▶ Given exercise:
Reproduce the entire listing word for word.

[CAD and scene scripts]
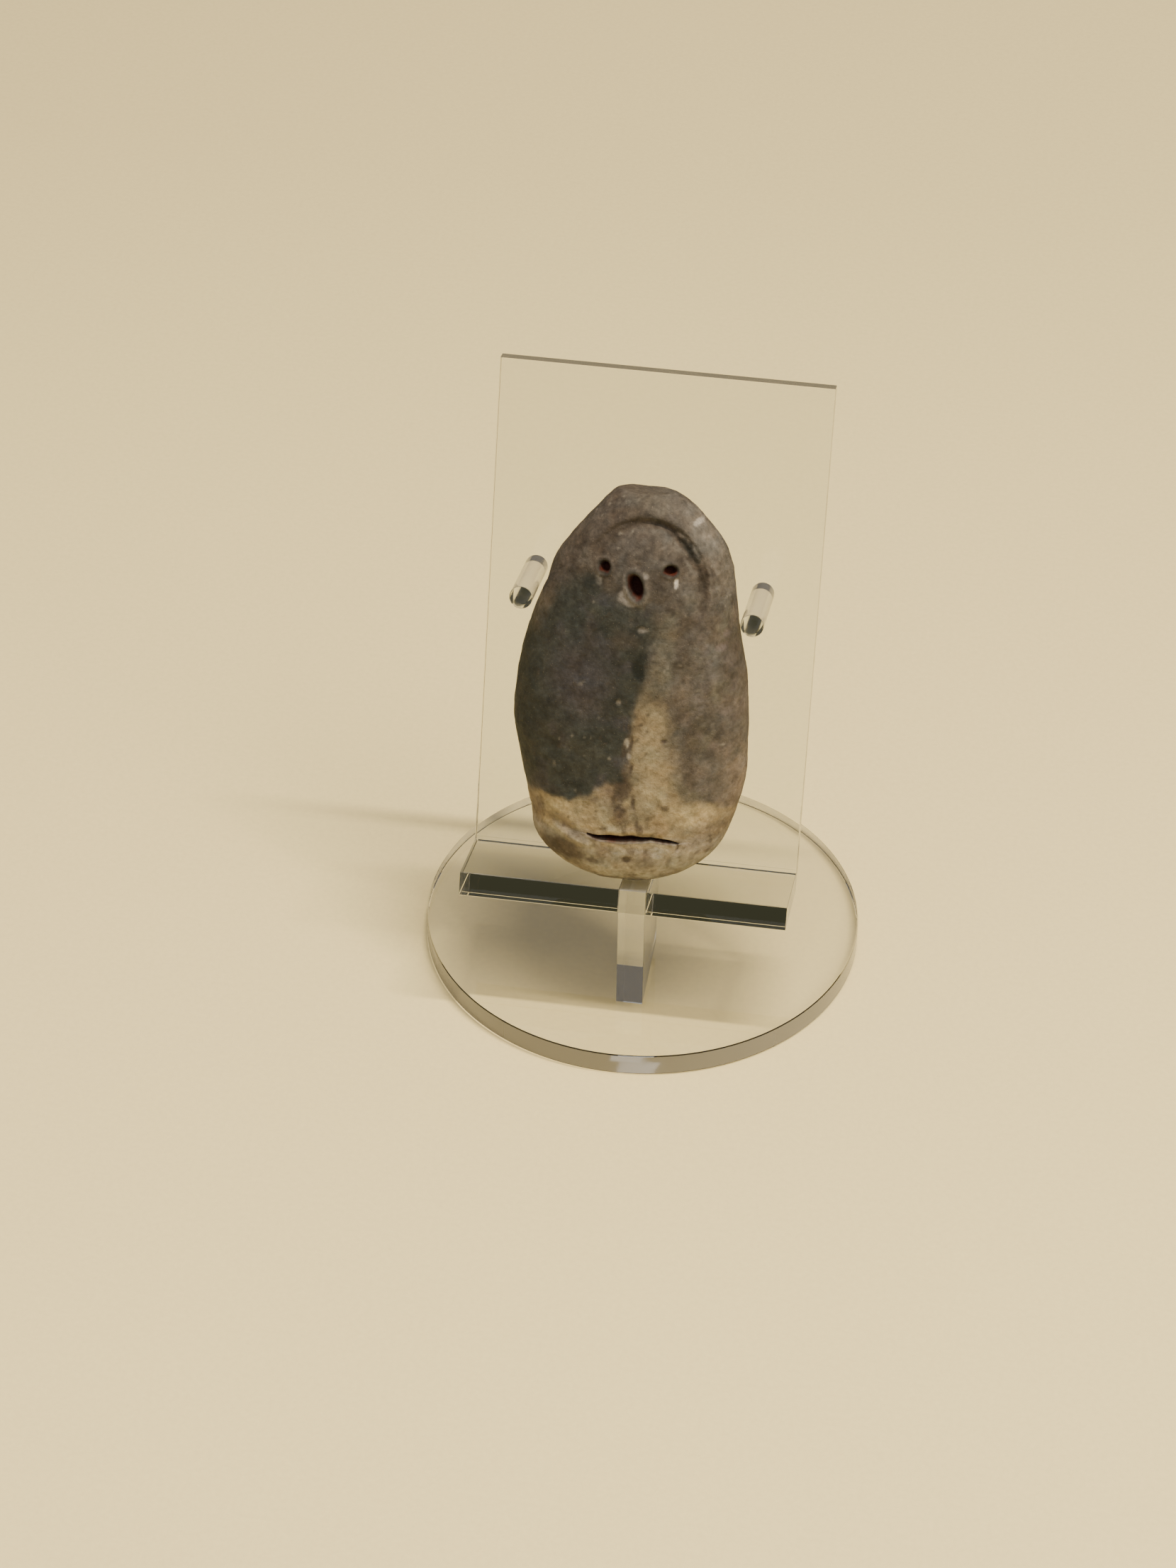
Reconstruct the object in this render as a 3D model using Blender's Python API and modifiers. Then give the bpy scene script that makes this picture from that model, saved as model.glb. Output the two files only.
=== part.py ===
"""A small egg-shaped figurine leaning on its clear display stand.

The figurine is a museum copy of a swaddled clay figure: a flattened egg with a hood round a
tiny face and a slit near its foot. The stand is clear plastic: a round foot, an upright fin,
a tilted ledge in two halves, one each side of the fin, a plate that stands on their rear
and leans back, and two round pegs beside the figurine.

Metres, +Z up. The origin is the middle of the foot's underside, +X is the viewer's right
and +Y the rear.
"""

from math import atan2, cos, hypot, pi, radians, sin, tan

import bmesh
import bpy
import numpy as np
from mathutils import Matrix, Vector

COLLECTION = "dogu_figurine"
CUTTERS = "cutters"

# Clearance between pieces that touch, and the polished edge of the clear pieces.
JOINT_GAP = 0.0003
EDGE_BEVEL = 0.0003

# Foot and upright. The upright is a fin that runs from front to rear, flush with the ledge's
# front, top and rear.
FOOT_RADIUS = 0.045
FOOT_THICKNESS = 0.005
FOOT_SEGMENTS = 96
UPRIGHT_THICKNESS = 0.0054
UPRIGHT_HEIGHT = 0.0238
UPRIGHT_X = 0.0014
UPRIGHT_FRONT = -0.0290

# The tilted rest: a plate that leans back stands on the rear of a ledge, flush with its rear.
LEAN = radians(17.5)
REST_X = -0.0006
REST_WIDTH = 0.0662
LEDGE_DEPTH = 0.0212
LEDGE_THICKNESS = 0.005
PLATE_THICKNESS = 0.003
PLATE_HEIGHT = 0.1024

# The pegs stand beside the figurine at these shares of its height and this far from it.
PEG_RADIUS = 0.0023
PEG_LENGTH = 0.0195
PEG_SEGMENTS = 24
PEG_LEVELS = {"peg_left": 0.741, "peg_right": 0.729}
PEG_CLEARANCES = {"peg_left": 0.0009, "peg_right": 0.0020}

# The figurine. What follows is in shares of its height.
FIGURE_HEIGHT = 0.0810
FIGURE_X = -0.0015
FIGURE_COLUMNS = 68
RINGS_PER_SECTION = 4
SQUARENESS = 2.25

# Sections from foot to crown: height, reach to the left, right, front and back.
SECTIONS = np.array([
    (0.000, 0.000, 0.000, 0.000, 0.000),
    (0.000, 0.046, 0.065, 0.051, 0.038),
    (0.019, 0.119, 0.131, 0.091, 0.066),
    (0.050, 0.173, 0.188, 0.119, 0.085),
    (0.099, 0.219, 0.235, 0.139, 0.097),
    (0.173, 0.236, 0.266, 0.147, 0.103),
    (0.275, 0.263, 0.287, 0.152, 0.107),
    (0.407, 0.291, 0.290, 0.154, 0.108),
    (0.547, 0.282, 0.277, 0.152, 0.108),
    (0.658, 0.258, 0.251, 0.147, 0.107),
    (0.745, 0.232, 0.234, 0.139, 0.102),
    (0.820, 0.207, 0.224, 0.130, 0.095),
    (0.878, 0.169, 0.202, 0.119, 0.087),
    (0.930, 0.130, 0.160, 0.101, 0.073),
    (0.974, 0.094, 0.117, 0.074, 0.055),
    (1.000, 0.060, 0.064, 0.043, 0.033),
    (1.000, 0.000, 0.000, 0.000, 0.000),
])

# The face is an oval inside the hood, and a groove parts them, deepest at the top right.
FACE_X = 0.020
FACE_Z = 0.780
FACE_HALF_WIDTH = 0.148
FACE_HALF_HEIGHT = 0.163
GROOVE_DEPTH = 0.012
GROOVE_OUTER = 0.06
GROOVE_INNER = 0.24
HOOD_RISE = 0.004
HOOD_RIDGE = 1.22
HOOD_SPREAD = 0.12

# Each carved detail lies along the front's slope, measured over this much height.
SLOPE_STEP = 0.03

# Eyes and mouth are pressed holes: place across and up, then half width and half height.
LEFT_EYE = (-0.077, 0.832, 0.0142, 0.0148)
RIGHT_EYE = (0.084, 0.838, 0.0158, 0.0125)
MOUTH = (0.004, 0.794, 0.0182, 0.0325)
EYE_DEPTH = 0.026
MOUTH_DEPTH = 0.034
MOUTH_TILT = radians(-17)
HOLE_TAPER = 0.55
HOLE_SEGMENTS = 16
LIP_THICKNESS = 0.0085
LIP_SINK = 0.0025
LIP_SEGMENTS = (28, 10)

# The slit near the foot, with a lip under it.
SLIT = (0.044, 0.148, 0.122, 0.0060)
SLIT_TILT = radians(3)
SLIT_DEPTH = 0.034
SLIT_SEGMENTS = (24, 10)
SHELF_RISE = 0.006
SHELF_HEIGHT = 0.045


def clear_scene():
    for obj in list(bpy.data.objects):
        bpy.data.objects.remove(obj, do_unlink=True)


def make_collection(name):
    collection = bpy.data.collections.new(name)
    bpy.context.scene.collection.children.link(collection)
    return collection


def move_to(obj, collection):
    for owner in list(obj.users_collection):
        owner.objects.unlink(obj)
    collection.objects.link(obj)


def principled(name, color, roughness, transmission=0.0, ior=1.5):
    material = bpy.data.materials.new(name)
    material.use_nodes = True
    shader = material.node_tree.nodes["Principled BSDF"]
    shader.inputs["Base Color"].default_value = (*color, 1.0)
    shader.inputs["Roughness"].default_value = roughness
    shader.inputs["Metallic"].default_value = 0.0
    shader.inputs["Transmission Weight"].default_value = transmission
    shader.inputs["IOR"].default_value = ior
    return material


def clear_plastic(name):
    return principled(name, (0.93, 0.95, 0.94), 0.03, transmission=1.0, ior=1.49)


def finish_piece(obj, name, material, collection, parent=None):
    """Names the piece, gives it its material and hangs it from its parent."""
    obj.name = name
    obj.data.name = name
    obj.data.materials.append(material)
    move_to(obj, collection)
    obj.parent = parent


def add_bevel(obj):
    bevel = obj.modifiers.new("polished_edge", "BEVEL")
    bevel.width = EDGE_BEVEL
    bevel.segments = 1
    bevel.limit_method = "ANGLE"


def add_block(low, high):
    """A box between two corners, with its origin left at its parent's."""
    size = [b - a for a, b in zip(low, high)]
    middle = [(a + b) / 2 for a, b in zip(low, high)]
    bpy.ops.mesh.primitive_cube_add(size=1)
    obj = bpy.context.active_object
    for vertex in obj.data.vertices:
        vertex.co = [m + s * c for m, s, c in zip(middle, size, vertex.co)]
    return obj


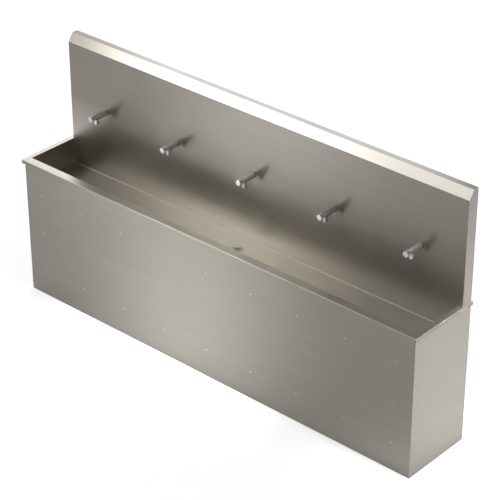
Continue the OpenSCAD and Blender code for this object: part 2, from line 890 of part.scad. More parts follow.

▶ Result of this task:
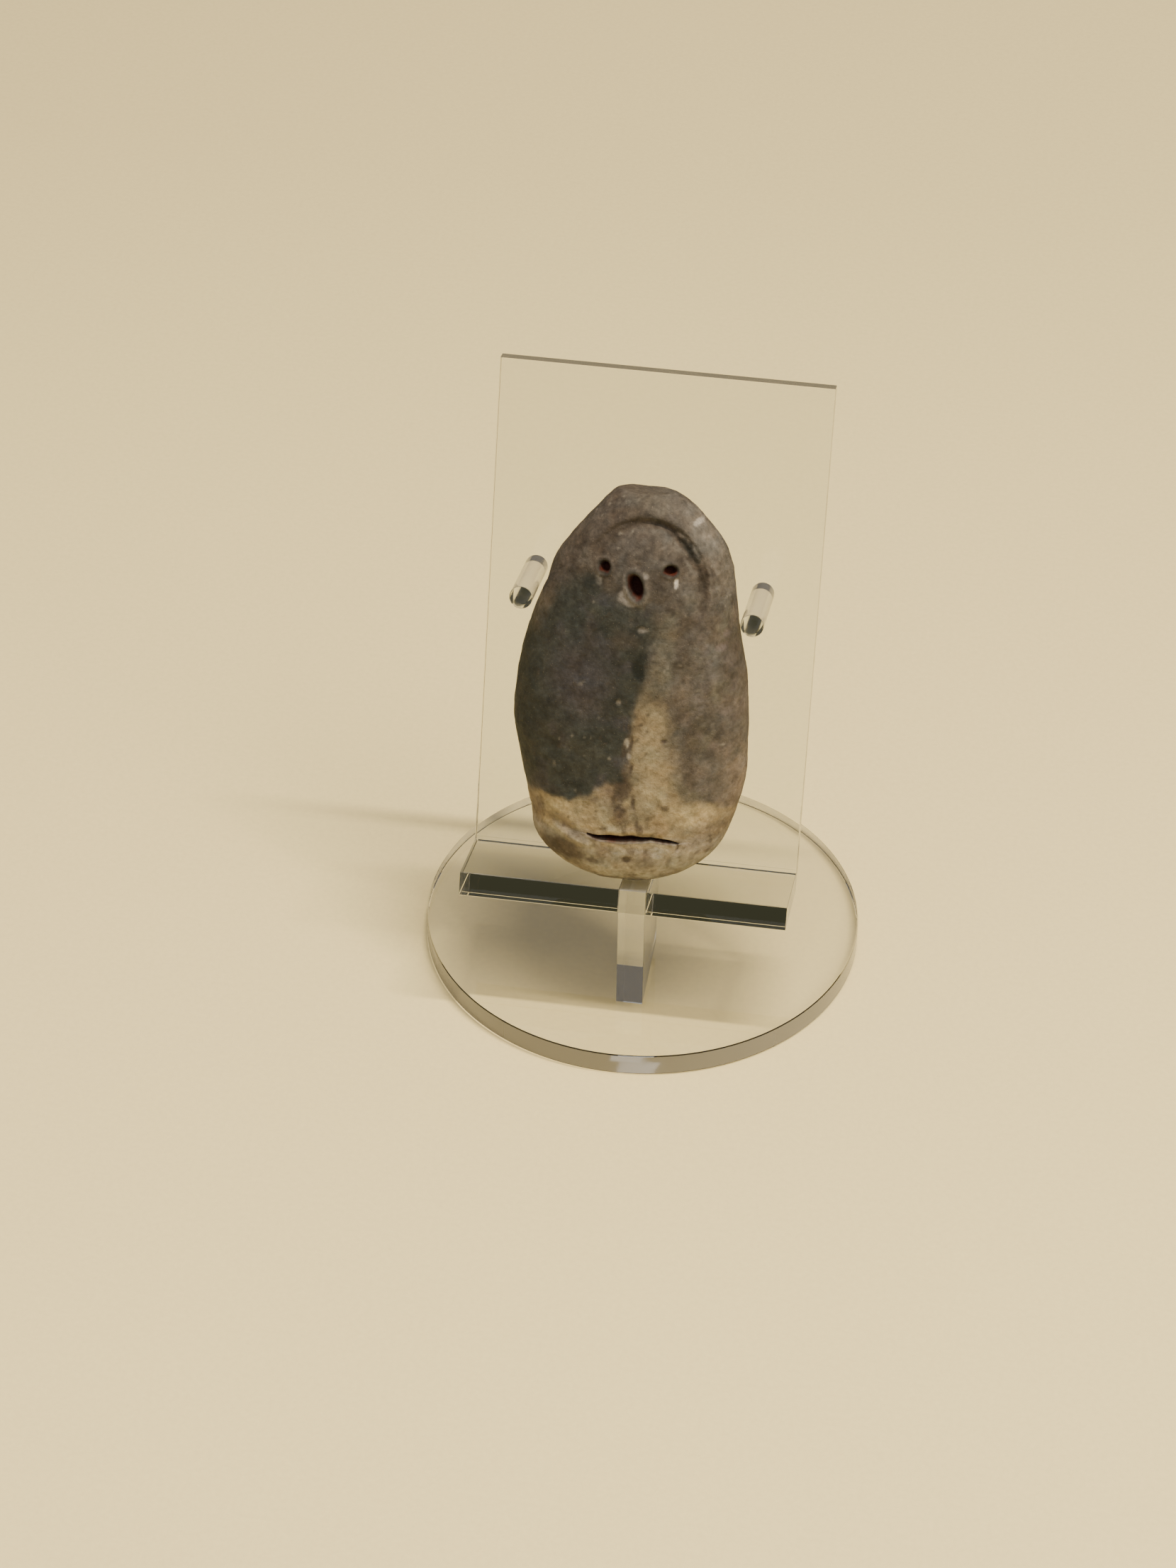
Reconstruct the object in this render as a 3D model using Blender's Python API and modifiers. Then give the bpy scene script that makes this picture from that model, saved as model.glb. Output the two files only.
=== part.py ===
"""A small egg-shaped figurine leaning on its clear display stand.

The figurine is a museum copy of a swaddled clay figure: a flattened egg with a hood round a
tiny face and a slit near its foot. The stand is clear plastic: a round foot, an upright fin,
a tilted ledge in two halves, one each side of the fin, a plate that stands on their rear
and leans back, and two round pegs beside the figurine.

Metres, +Z up. The origin is the middle of the foot's underside, +X is the viewer's right
and +Y the rear.
"""

from math import atan2, cos, hypot, pi, radians, sin, tan

import bmesh
import bpy
import numpy as np
from mathutils import Matrix, Vector

COLLECTION = "dogu_figurine"
CUTTERS = "cutters"

# Clearance between pieces that touch, and the polished edge of the clear pieces.
JOINT_GAP = 0.0003
EDGE_BEVEL = 0.0003

# Foot and upright. The upright is a fin that runs from front to rear, flush with the ledge's
# front, top and rear.
FOOT_RADIUS = 0.045
FOOT_THICKNESS = 0.005
FOOT_SEGMENTS = 96
UPRIGHT_THICKNESS = 0.0054
UPRIGHT_HEIGHT = 0.0238
UPRIGHT_X = 0.0014
UPRIGHT_FRONT = -0.0290

# The tilted rest: a plate that leans back stands on the rear of a ledge, flush with its rear.
LEAN = radians(17.5)
REST_X = -0.0006
REST_WIDTH = 0.0662
LEDGE_DEPTH = 0.0212
LEDGE_THICKNESS = 0.005
PLATE_THICKNESS = 0.003
PLATE_HEIGHT = 0.1024

# The pegs stand beside the figurine at these shares of its height and this far from it.
PEG_RADIUS = 0.0023
PEG_LENGTH = 0.0195
PEG_SEGMENTS = 24
PEG_LEVELS = {"peg_left": 0.741, "peg_right": 0.729}
PEG_CLEARANCES = {"peg_left": 0.0009, "peg_right": 0.0020}

# The figurine. What follows is in shares of its height.
FIGURE_HEIGHT = 0.0810
FIGURE_X = -0.0015
FIGURE_COLUMNS = 68
RINGS_PER_SECTION = 4
SQUARENESS = 2.25

# Sections from foot to crown: height, reach to the left, right, front and back.
SECTIONS = np.array([
    (0.000, 0.000, 0.000, 0.000, 0.000),
    (0.000, 0.046, 0.065, 0.051, 0.038),
    (0.019, 0.119, 0.131, 0.091, 0.066),
    (0.050, 0.173, 0.188, 0.119, 0.085),
    (0.099, 0.219, 0.235, 0.139, 0.097),
    (0.173, 0.236, 0.266, 0.147, 0.103),
    (0.275, 0.263, 0.287, 0.152, 0.107),
    (0.407, 0.291, 0.290, 0.154, 0.108),
    (0.547, 0.282, 0.277, 0.152, 0.108),
    (0.658, 0.258, 0.251, 0.147, 0.107),
    (0.745, 0.232, 0.234, 0.139, 0.102),
    (0.820, 0.207, 0.224, 0.130, 0.095),
    (0.878, 0.169, 0.202, 0.119, 0.087),
    (0.930, 0.130, 0.160, 0.101, 0.073),
    (0.974, 0.094, 0.117, 0.074, 0.055),
    (1.000, 0.060, 0.064, 0.043, 0.033),
    (1.000, 0.000, 0.000, 0.000, 0.000),
])

# The face is an oval inside the hood, and a groove parts them, deepest at the top right.
FACE_X = 0.020
FACE_Z = 0.780
FACE_HALF_WIDTH = 0.148
FACE_HALF_HEIGHT = 0.163
GROOVE_DEPTH = 0.012
GROOVE_OUTER = 0.06
GROOVE_INNER = 0.24
HOOD_RISE = 0.004
HOOD_RIDGE = 1.22
HOOD_SPREAD = 0.12

# Each carved detail lies along the front's slope, measured over this much height.
SLOPE_STEP = 0.03

# Eyes and mouth are pressed holes: place across and up, then half width and half height.
LEFT_EYE = (-0.077, 0.832, 0.0142, 0.0148)
RIGHT_EYE = (0.084, 0.838, 0.0158, 0.0125)
MOUTH = (0.004, 0.794, 0.0182, 0.0325)
EYE_DEPTH = 0.026
MOUTH_DEPTH = 0.034
MOUTH_TILT = radians(-17)
HOLE_TAPER = 0.55
HOLE_SEGMENTS = 16
LIP_THICKNESS = 0.0085
LIP_SINK = 0.0025
LIP_SEGMENTS = (28, 10)

# The slit near the foot, with a lip under it.
SLIT = (0.044, 0.148, 0.122, 0.0060)
SLIT_TILT = radians(3)
SLIT_DEPTH = 0.034
SLIT_SEGMENTS = (24, 10)
SHELF_RISE = 0.006
SHELF_HEIGHT = 0.045


def clear_scene():
    for obj in list(bpy.data.objects):
        bpy.data.objects.remove(obj, do_unlink=True)


def make_collection(name):
    collection = bpy.data.collections.new(name)
    bpy.context.scene.collection.children.link(collection)
    return collection


def move_to(obj, collection):
    for owner in list(obj.users_collection):
        owner.objects.unlink(obj)
    collection.objects.link(obj)


def principled(name, color, roughness, transmission=0.0, ior=1.5):
    material = bpy.data.materials.new(name)
    material.use_nodes = True
    shader = material.node_tree.nodes["Principled BSDF"]
    shader.inputs["Base Color"].default_value = (*color, 1.0)
    shader.inputs["Roughness"].default_value = roughness
    shader.inputs["Metallic"].default_value = 0.0
    shader.inputs["Transmission Weight"].default_value = transmission
    shader.inputs["IOR"].default_value = ior
    return material


def clear_plastic(name):
    return principled(name, (0.93, 0.95, 0.94), 0.03, transmission=1.0, ior=1.49)


def finish_piece(obj, name, material, collection, parent=None):
    """Names the piece, gives it its material and hangs it from its parent."""
    obj.name = name
    obj.data.name = name
    obj.data.materials.append(material)
    move_to(obj, collection)
    obj.parent = parent


def add_bevel(obj):
    bevel = obj.modifiers.new("polished_edge", "BEVEL")
    bevel.width = EDGE_BEVEL
    bevel.segments = 1
    bevel.limit_method = "ANGLE"


def add_block(low, high):
    """A box between two corners, with its origin left at its parent's."""
    size = [b - a for a, b in zip(low, high)]
    middle = [(a + b) / 2 for a, b in zip(low, high)]
    bpy.ops.mesh.primitive_cube_add(size=1)
    obj = bpy.context.active_object
    for vertex in obj.data.vertices:
        vertex.co = [m + s * c for m, s, c in zip(middle, size, vertex.co)]
    return obj


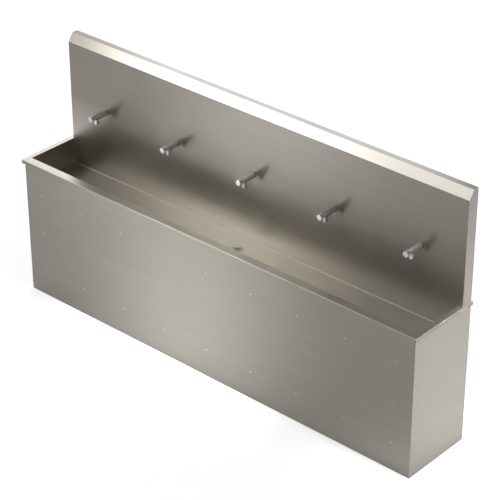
Continue the OpenSCAD and Blender code for this object: part 2, from line 890 of part.scad. More parts follow.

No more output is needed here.